PhilSTAR L!fe also reached out to PHLPost for an interview request, but has yet to receive a reply.
Manuel L. Quezon III, the columnist and Ayala Museum’s former history curator who’s the grandson and namesake of the Commonwealth president, meanwhile lamented that many other postwar buildings haven’t been properly restored.
Quezon on Twitter called the Post Office a “white elephant” for decades now, and suggested turning it into an extension of the National Museum upon restoration.
Galicia agreed with Quezon, saying his suggestion is an “eminent possibility” since a building like the Post Office can "envelop many functions that address contemporary needs."
“We can bring color to this elephant,” he said, adding that though it can “definitely” be restored to its former glory, it can also undergo adaptive reuse.
Galicia cited as example New York City’s James A. Farley Post Office (formerly the General Post Office Building), a structure built in 1911 whose portion was transformed into Moynihan Train Hall.

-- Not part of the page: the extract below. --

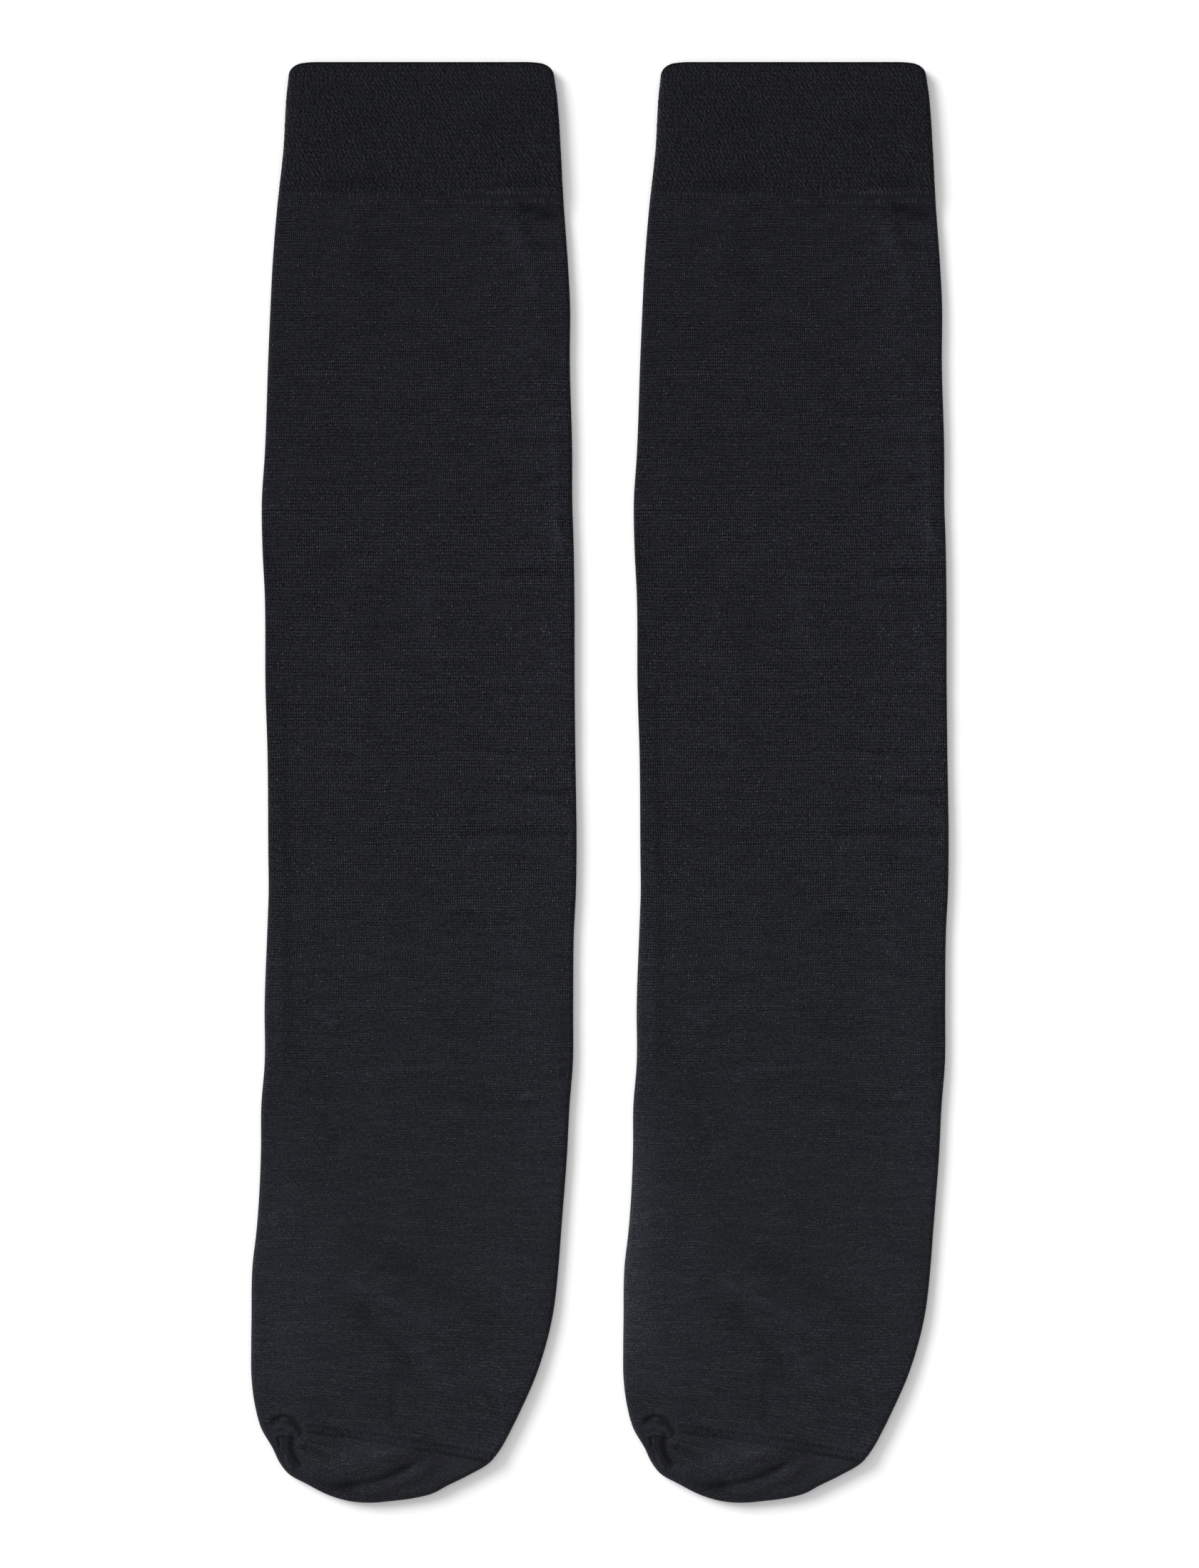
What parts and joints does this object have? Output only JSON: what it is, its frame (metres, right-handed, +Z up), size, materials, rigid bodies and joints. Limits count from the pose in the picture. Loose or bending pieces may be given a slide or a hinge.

“Respect the unimpeachable significance of the building while also respecting the unavoidable needs of the present day,” he said.
Casaysay described the incident as a wake-up call and, moving forward, said there must be a review of the country’s cultural heritage management plans.
“Sa ngayon kasi, we're more on restoration," he said. "Di pa ganoon ka-proactive."
He said the country's cultural agencies, whose owned properties are already old, will also work more closely with the BFP to conduct property inspections every now and then.
“At the very least, install sprinklers,” Galicia said of buildings like the Post Office. “This is clearly one of many wake-up calls, so many that insomnia should set in.”
Members of the Senate and House of Representatives, meanwhile, filed resolutions calling for an investigation into the incident. PHLPost Postmaster General Luis Carlos has expressed openness to the initiatives, but noted that the BFP will have the final say on the matter.
Though the Post Office was marred by fire, the statue of Mamang Kartero just outside the building is curiously left unscathed, still standing with pride against the backdrop of ruin.
Galicia said the image reminded him of the passage that’s inscribed on the facade of the James A. Farley Post Office, i.e., "Neither snow nor rain nor heat nor gloom of night stays these couriers from the swift completion of their appointed rounds."
“Those words come to mind as I look at Mamang Kartero,” he said. “No fire in gloom of night will stay the brilliant renaissance of the Manila Central Post Office building.”